On Tuesday, hundreds of law enforcement officers from across Texas and other states joined Story’s pregnant wife along with other relatives and well-wishers for his funeral at Crossroads Christian Church on State Highway 360. Several North Texas dignitaries were among the mourners, including Mayors Robert Cluck of Arlington, Tom Leppert of Dallas and Mike Moncrief of Fort Worth.
With a large picture of a uniformed Story seemingly casting a watchful eye over his own flag-draped coffin, Volunteer Chaplain Rick Burgin opened the service with words of encouragement in the midst of sadness.
“We grieve with hope because we believe that by God’s grace, we will see Craig again,” the chaplain said. “We believe that everything God promised to us will come to pass.”

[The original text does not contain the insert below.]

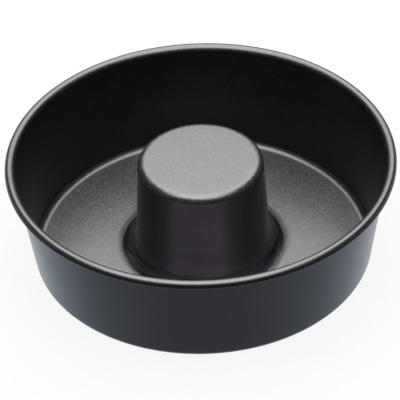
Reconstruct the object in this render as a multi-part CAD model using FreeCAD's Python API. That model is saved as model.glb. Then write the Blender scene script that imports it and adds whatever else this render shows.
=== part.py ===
import FreeCAD, Part
import math
import os
from collections import namedtuple

# A ring cake tin pressed from one round of coated steel sheet: a flat ring floor, a wall that leans
# outward to a rolled rim, and a hollow cone with a closed flat top that stands in the middle.
# Millimetres and degrees. The origin is the centre of the base and +Z runs up the tin's axis.

# Driving dimensions
rim_diameter = 250.0  # over the rolled rim
tin_height = 73.0  # base to the crest of the rim
sheet = 0.8  # steel with its coating
floor_diameter = 209.2  # outer edge of the flat floor, where its corner with the wall starts
cone_foot_diameter = 116.4  # inner edge of the flat floor, where the cone's flare ends
cone_top_diameter = 81.2  # over the rounded edge of the cone's top
cone_height = 70.6  # base to the flat top of the cone

# Inside radius of each bend
edge_bend = 4.7  # cone's top into its side
foot_bend = 15.0  # cone's side flared into the floor
corner_bend = 4.7  # floor into the wall
lip_bend = 2.8  # wall turned outward at the rim
roll_bend = 2.05  # hollow of the roll
roll_gap = 0.6  # from the roll's end to the wall

# Headings of the sheet along its section, from the axis outward
level = 0.0
full_turn = 360.0

# Two points closer than this are one point of the section
touching = 1e-6

# A bend by its centre and the radius of the food side. Going outward along the section,
# a bend to the left has a plus radius and a bend to the right a minus one.
Bend = namedtuple("Bend", "r z radius")


def cone_edge():
    """Bend from the cone's flat top down into its side."""
    radius = edge_bend + sheet
    return Bend(cone_top_diameter / 2 - radius, cone_height - radius, -radius)


def cone_foot():
    """Flare from the cone's side out into the floor."""
    return Bend(cone_foot_diameter / 2, sheet + foot_bend, foot_bend)


def floor_corner():
    """Bend from the floor up into the wall."""
    return Bend(floor_diameter / 2, sheet + corner_bend, corner_bend)


def rim_lip():
    """Turn from the wall outward to the crest of the rim."""
    radius = lip_bend + sheet
    return Bend(crest_radius(), tin_height - radius, -radius)


def rim_roll():
    """Roll from the crest out, down and back in under the rim."""
    radius = roll_bend + sheet
    return Bend(crest_radius(), tin_height - radius, -radius)


def crest_radius():
    return rim_diameter / 2 - roll_bend - sheet


def straight_heading(bend, next_bend):
    """Heading of the straight run that leaves one bend and meets the next."""
    out = next_bend.r - bend.r
    up = next_bend.z - bend.z
    swing = math.asin((next_bend.radius - bend.radius) / math.hypot(out, up))
    return math.degrees(math.atan2(up, out) - swing)


def roll_end_heading(wall_heading):
    """Heading at the cut end of the roll, which stops roll_gap short of the wall's outside."""
    lean = math.cos(math.radians(wall_heading))
    wall_distance = lip_bend - (rim_roll().z - rim_lip().z) * lean
    closing = math.acos(min(1.0, (wall_distance - roll_gap) / (roll_bend + sheet)))
    return wall_heading - full_turn + math.degrees(closing)


def course():
    """Each bend with the sheet's heading before and after it, from the axis outward."""
    side_heading = straight_heading(cone_edge(), cone_foot())
    wall_heading = straight_heading(floor_corner(), rim_lip())
    return [
        (cone_edge(), level, side_heading),
        (cone_foot(), side_heading, level),
        (floor_corner(), level, wall_heading),
        (rim_lip(), wall_heading, level),
        (rim_roll(), level, roll_end_heading(wall_heading)),
    ]


def section_point(r, z):
    return FreeCAD.Vector(r, 0, z)


def bend_point(bend, depth, heading):
    """Point of a bend where the sheet has a heading, at a depth below the food side."""
    radius = bend.radius + depth
    angle = math.radians(heading)
    return section_point(bend.r + radius * math.sin(angle), bend.z - radius * math.cos(angle))


def straight(start, end):
    return Part.LineSegment(start, end).toShape()


def skin(depth):
    """Edges of the skin at a depth below the food side, from the axis to the roll's cut end."""
    edges = []
    here = section_point(0, cone_height - depth)
    for bend, before, after in course():
        start = bend_point(bend, depth, before)
        middle = bend_point(bend, depth, (before + after) / 2)
        end = bend_point(bend, depth, after)
        if here.distanceToPoint(start) > touching:
            edges.append(straight(here, start))
        edges.append(Part.Arc(start, middle, end).toShape())
        here = end
    return edges, here


def sheet_section():
    """Half section of the tin, one thickness of sheet between its two skins."""
    food_side, food_end = skin(0)
    underside, under_end = skin(sheet)
    cut_end = straight(food_end, under_end)
    axis_edge = straight(section_point(0, cone_height), section_point(0, cone_height - sheet))
    outline = food_side + [cut_end] + underside[::-1] + [axis_edge]
    return Part.Face(Part.Wire(Part.__sortEdges__(outline)))


def ring_cake_tin():
    origin = FreeCAD.Vector(0, 0, 0)
    up = FreeCAD.Vector(0, 0, 1)
    return sheet_section().revolve(origin, up, full_turn)


os.makedirs("parts", exist_ok=True)
ring_cake_tin().exportStep("parts/ring_cake_tin.step")
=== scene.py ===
import math
from collections import namedtuple

import bmesh
import bpy
from mathutils import Matrix, Vector


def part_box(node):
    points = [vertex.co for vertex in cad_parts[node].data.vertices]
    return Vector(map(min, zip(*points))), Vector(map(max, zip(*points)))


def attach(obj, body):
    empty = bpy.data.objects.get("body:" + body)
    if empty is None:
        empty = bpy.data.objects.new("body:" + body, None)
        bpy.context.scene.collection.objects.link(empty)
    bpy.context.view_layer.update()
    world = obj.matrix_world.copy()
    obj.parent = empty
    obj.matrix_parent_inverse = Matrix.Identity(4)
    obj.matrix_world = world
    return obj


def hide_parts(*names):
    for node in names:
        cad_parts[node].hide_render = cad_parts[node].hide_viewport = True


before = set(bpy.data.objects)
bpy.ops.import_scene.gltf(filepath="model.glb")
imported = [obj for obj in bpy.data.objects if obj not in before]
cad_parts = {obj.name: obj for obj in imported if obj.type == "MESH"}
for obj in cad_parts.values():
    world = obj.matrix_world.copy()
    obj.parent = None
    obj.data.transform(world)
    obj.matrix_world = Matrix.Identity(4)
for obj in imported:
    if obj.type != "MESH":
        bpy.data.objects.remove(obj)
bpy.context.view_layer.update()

# A ring cake tin of dark non-stick steel on a pale table. The tin's section is the sheet of the
# CAD model, straight runs and bends, given by the food side. The tin and its coats are in
# millimetres and degrees, the table and the lamps in metres.
MM = 0.001
rim_diameter = 250.0
tin_height = 73.0
sheet = 0.8
floor_diameter = 209.2
cone_foot_diameter = 116.4
cone_top_diameter = 81.2
cone_height = 70.6
edge_bend = 4.7
foot_bend = 15.0
corner_bend = 4.7
lip_bend = 2.8
roll_bend = 2.05
roll_gap = 0.6

# How finely the sheet is divided: parts round the axis, degrees of a bend, millimetres of a run
around = 288
bend_step = 4.5
run_step = 6.0
full_turn = 360.0

# Points closer than this are one point, and a ring smaller than this, in metres, is one point
touching = 1e-6
on_axis = 1e-9

# Where each coat of the food side starts and ends, by radius and height
drawn_reach = 61.0
drawn_low, drawn_high = 1.45, 66.3
# The floor's lighter base colour, painted light on the one coat, reaches out to this radius
painted_floor_reach, floor_high = 104.6, 3.8
wall_from, wall_high = 90.0, 69.6
crest_from, crest_inset = 115.0, 0.4

# The roll's coat starts this many degrees past the crest and ends this far below the roll's middle
roll_tilt = 64.0
roll_drop = 4.0

# Sizes of the noises, and how many finer ones are laid over each. Their middle is a half.
grain_size, grain_detail = 1.4, 2
speck_size, speck_detail = 1.5, 1
cloud_size, cloud_detail = 24.0, 3
line_size, line_detail = 3.0, 2
noise_roughness = 0.55
noise_middle = 0.5

# The span of the noise over which clouds and specks show, and how far each changes the roughness
cloud_span = (0.3, 0.7)
cloud_roughness = 0.02
speck_span = (0.42, 0.68)
speck_colour = (0.06, 0.058, 0.064)
grain_roughness = 0.06

# Drawing lines run level round the tin, strongest at the foot, and weaken between these heights
line_stretch = (0.05, 0.05, 1.0)
line_fade = (2.0, 30.0)
line_weakest = 0.25
line_roughness = 0.5

# Heights between which the drawn coat gets smoother down the flare, and rougher again at its end
foot_fade = (5.0, 15.0)
end_fade = (1.2, 2.4)
foot_roughness = 0.15
ring_turn = 0.25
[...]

Elliott told the audience that the good works and life of Story would never be forgotten and that his name would soon be inscribed at the American Police Hall of Fame and Museum in Florida along with those of Arlington’s six other officers who have died in the line of duty.
There, he said, the inscription over the names of fallen officers reads, “Good Men And Women Must Die, But Death Cannot Kill Their Names.”
After the 30-minute service, Cluck said that he had met Story and he had come away from his conversations with the officer greatly impressed by his commitment.
“He was a great person and a great police officer,” the mayor said. “It’s very sad. He was always enthusiastic about his job. He would tell me how he couldn’t wait to come to work every day.”
A few yards away, a saddened Arlington Police Chief Theron Bowman solemnly shook hands and shared hugs with a few of his officers. He described the death of Story as “a very difficult loss” for his department.
“He’s a great man, a great father, a great husband and a great friend,” Bowman said. “We are in deficit for his loss, but the memory of him . . . is a legacy that men and women of this department will be able to follow in the next generation.”